Lader, of course, approves of the Catholic bishops’ stances on nuclear war and economic justice, just as he approves of liberation theology, Catholic feminism, and any other religious activism in “progressive” causes. Despite a few lame efforts to explain why these political efforts (and their liberal Protestant, but not Fundamentalist, counterparts) do not run afoul of the strict church-state separation he invokes at other times, it is apparent that he has no real theory of how religion and politics should relate. He just turns his approval on or off like a spigot depending on what he thinks of the cause at hand. The absurdity of this spigotry is revealed when he contrasts the “divisiveness” of the Catholic hierarchy’s stances to the supposed anti-slavery consensus hammered out by the 19th-Century Abolitionist clergy. Not even the admission that “finally . . . it took the bloodiest of civil wars to . . . abolish slavery” provokes him to rethink his comparison.

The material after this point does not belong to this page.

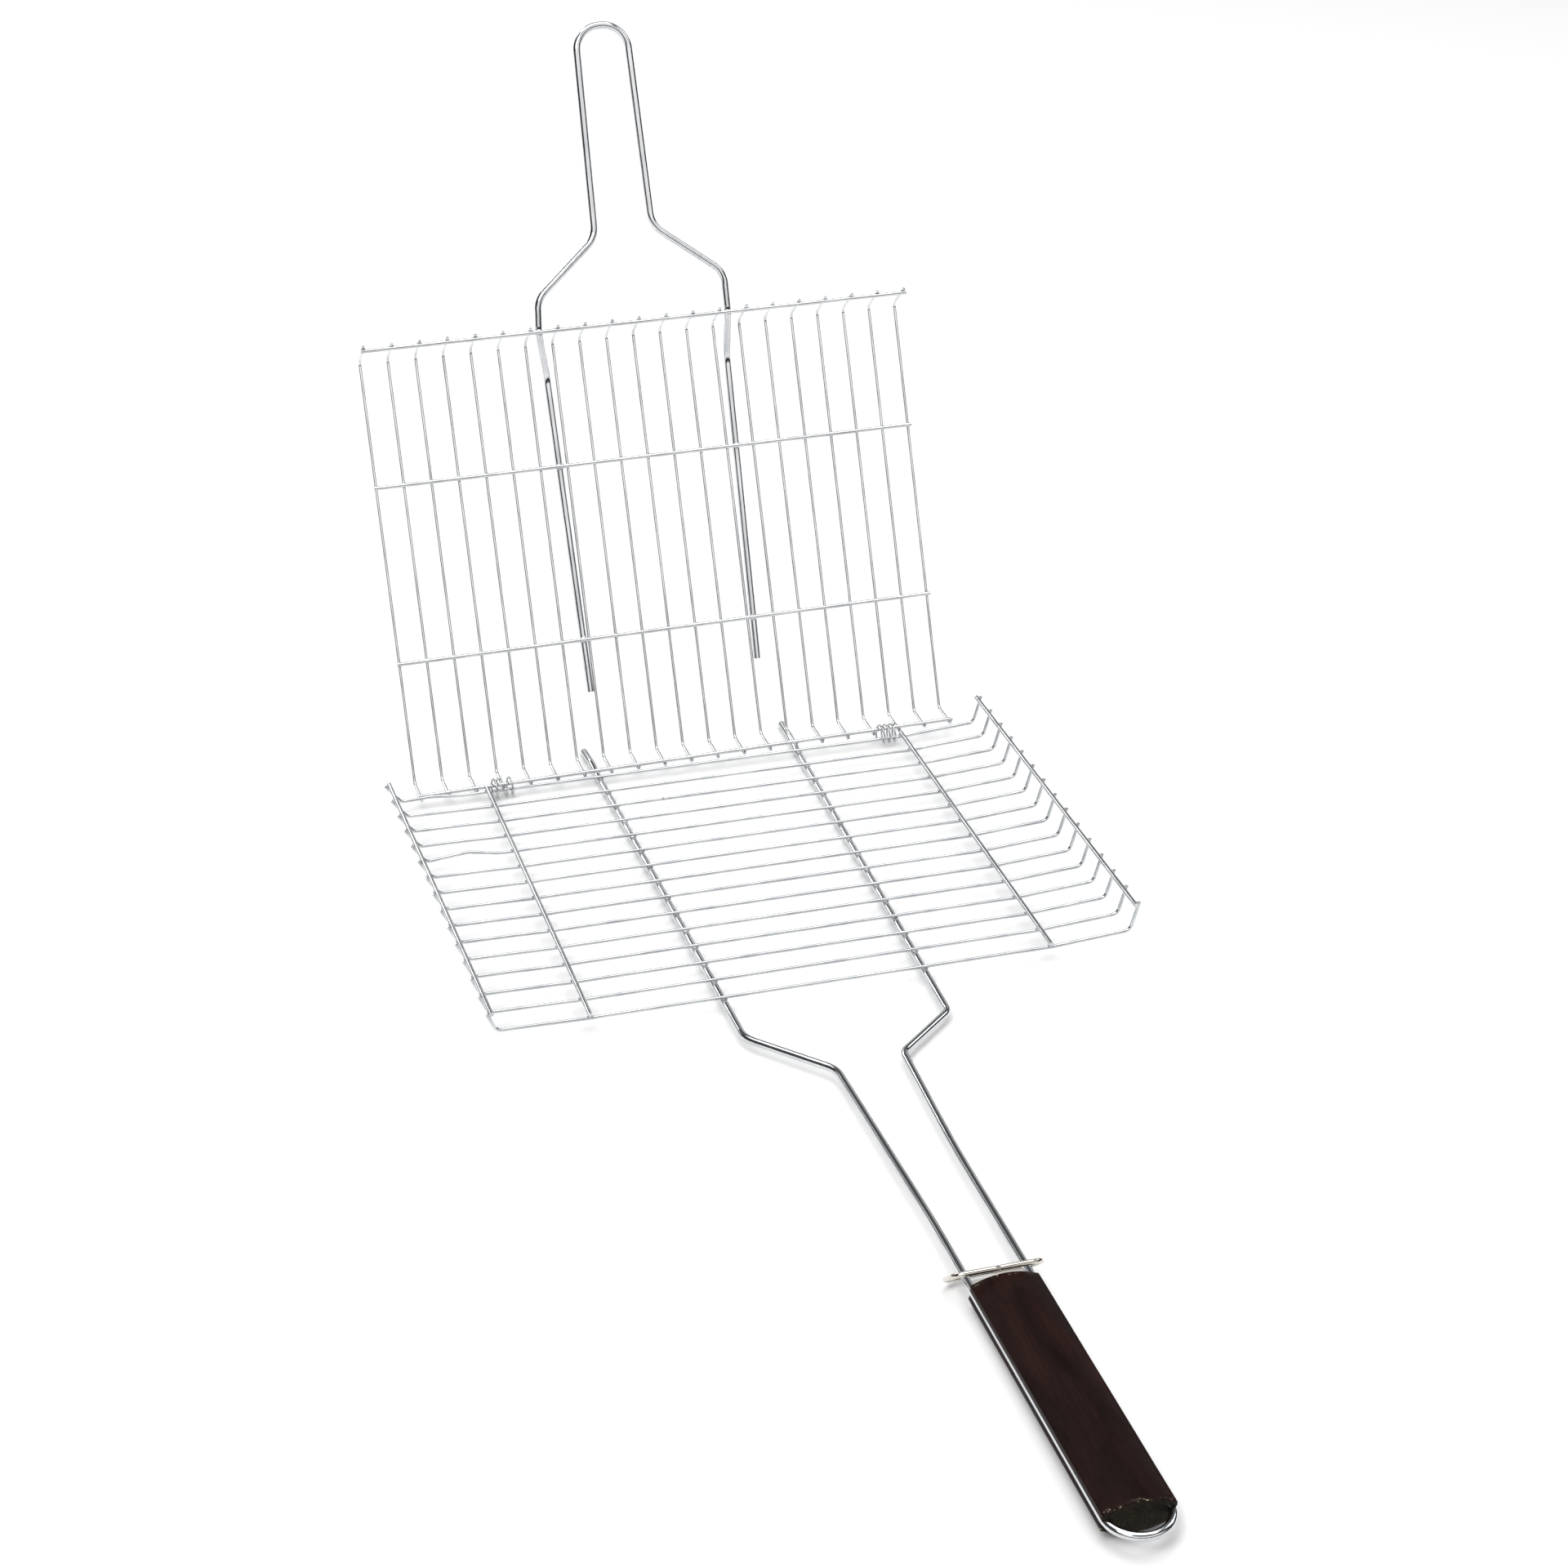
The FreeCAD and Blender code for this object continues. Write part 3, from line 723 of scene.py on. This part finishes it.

If the term spigotry puts one in mind of a less pleasant word, the connection is entirely appropriate. The Catholic church is a large, influential, and very human institution. There are many valid and substantial questions that can be raised about its teachings, its internal structure, and its public role, and there is no shortage of places where those questions are being currently debated, both by Catholics and non-Catholics. Readers looking for a thoughtful, fair-minded treatment of politics, power, and the church will not, however, find it in this book.